Bootstrap and Resampling
The bootstrap estimates the sampling distribution of a statistic by resampling the observed data, replacing intractable formulas with computation.
Definition
The bootstrap is a resampling method that approximates the sampling distribution of a statistic by treating the observed sample as the population and repeatedly drawing samples from it, usually with replacement, to estimate standard errors, confidence intervals, and bias.
Scope
This topic covers the nonparametric bootstrap by resampling with replacement, the parametric bootstrap, the jackknife and its bias and variance estimates, permutation tests, bootstrap standard errors and the percentile, bias-corrected, and bootstrap-t confidence intervals, the consistency of the bootstrap and its higher-order accuracy via Edgeworth expansions, and well-known cases such as the sample maximum where the ordinary bootstrap fails.
Core questions
- How does resampling the data approximate the sampling distribution of a statistic?
- How are bootstrap confidence intervals constructed, and how do percentile and bootstrap-t intervals differ?
- When is the bootstrap consistent, and when does it fail?
- How does a permutation test use resampling to obtain an exact distribution-free test?
Key theories
- The bootstrap principle
- Approximating the unknown population by the empirical distribution and resampling from it lets the sampling variability of almost any statistic be estimated by simulation, even when no closed-form distribution exists.

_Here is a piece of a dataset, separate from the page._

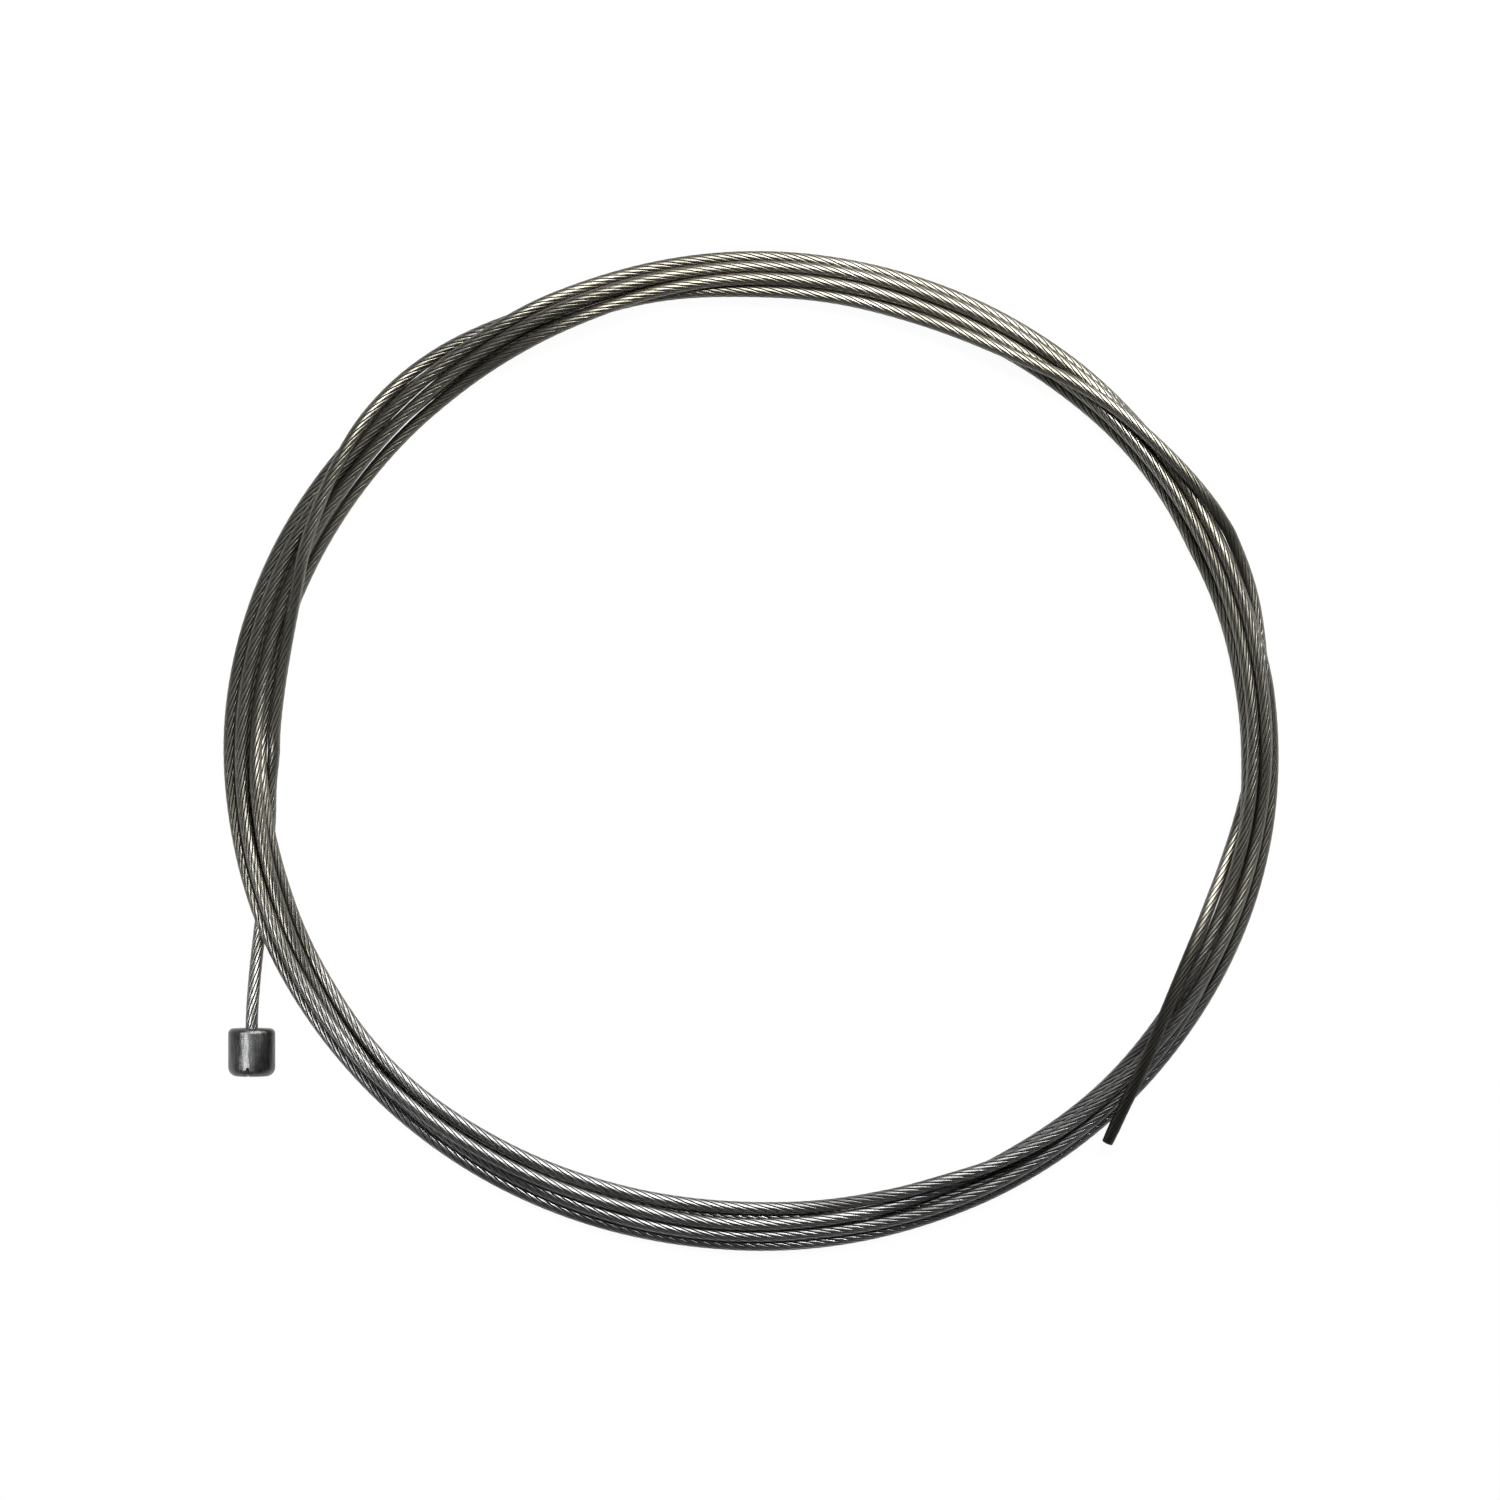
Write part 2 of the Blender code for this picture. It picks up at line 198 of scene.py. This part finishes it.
def stackedHeights(offset, layer):
    # at each angle the turns are laid one on another, from the lowest layer up
    pitch = wire["pitch"]
    height = np.full(len(offset), wire["radius"])
    for step in range(stepsATurn):
        crossingHere = np.arange(step, len(offset), stepsATurn)
        laid = []
        for this in crossingHere[np.argsort(layer[crossingHere], kind="stable")]:
            for other in laid:
                apart = abs(offset[this] - offset[other])
                if apart < pitch:
                    height[this] = max(height[this], height[other] + math.sqrt(pitch**2 - apart**2))
            laid.append(this)
    return height


def bridged(height):
    # the stiff wire spans the hollows that it would have to dive into
    stepLength = math.pi * (wire["coilLength"] + wire["coilWidth"]) / 2 / stepsATurn
    fallAStep = stepLength * math.tan(math.radians(wire["steepestSlope"]))
    out = height.copy()
    for here in range(1, len(out)):
        out[here] = max(out[here], out[here - 1] - fallAStep)
    for here in range(len(out) - 2, -1, -1):
        out[here] = max(out[here], out[here + 1] - fallAStep)
    return out


def eased(values, share):
    out = values.copy()
    out[1:-1] += share * (values[:-2] - 2 * values[1:-1] + values[2:])
    return out


def unbent(values, share):
    # one step of a stiff wire straightening itself
    kinks = np.zeros(len(values))
    kinks[1:-1] = values[:-2] - 2 * values[1:-1] + values[2:]
    out = values.copy()
    out[1:-1] -= share * (kinks[:-2] - 2 * kinks[1:-1] + kinks[2:])
    return out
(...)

- Bootstrap consistency and accuracy
- For smooth statistics the bootstrap is consistent and, through Edgeworth expansions, certain bootstrap intervals are more accurate than the normal approximation; for non-smooth functionals such as the maximum it can fail.
Clinical relevance
The bootstrap supplies standard errors and confidence intervals for complex estimators, such as medians, correlations, and machine-learning predictions, where analytic formulas are unavailable, and permutation tests give exact significance assessments widely used in genomics and randomized experiments.
History
Quenouille and Tukey developed the jackknife in the 1950s. Efron introduced the bootstrap in 1979, unifying and extending these resampling ideas, and Hall's work in the 1980s and 1990s established its higher-order accuracy through Edgeworth expansions.
Key figures
- Bradley Efron
- Robert Tibshirani
- Peter Hall
- Maurice Quenouille
Related topics
Seminal works
- efron1979
Frequently asked questions
- Does the bootstrap create new information from nothing?
- No. It reuses the information already in the sample to approximate sampling variability; it cannot improve on a poor or biased sample, and its accuracy depends on the original sample representing the population well.
- When does the bootstrap fail?
- It can fail for statistics that depend non-smoothly on the distribution, such as the sample maximum or parameters on a boundary; in such cases modified schemes like subsampling or the m-out-of-n bootstrap are used instead.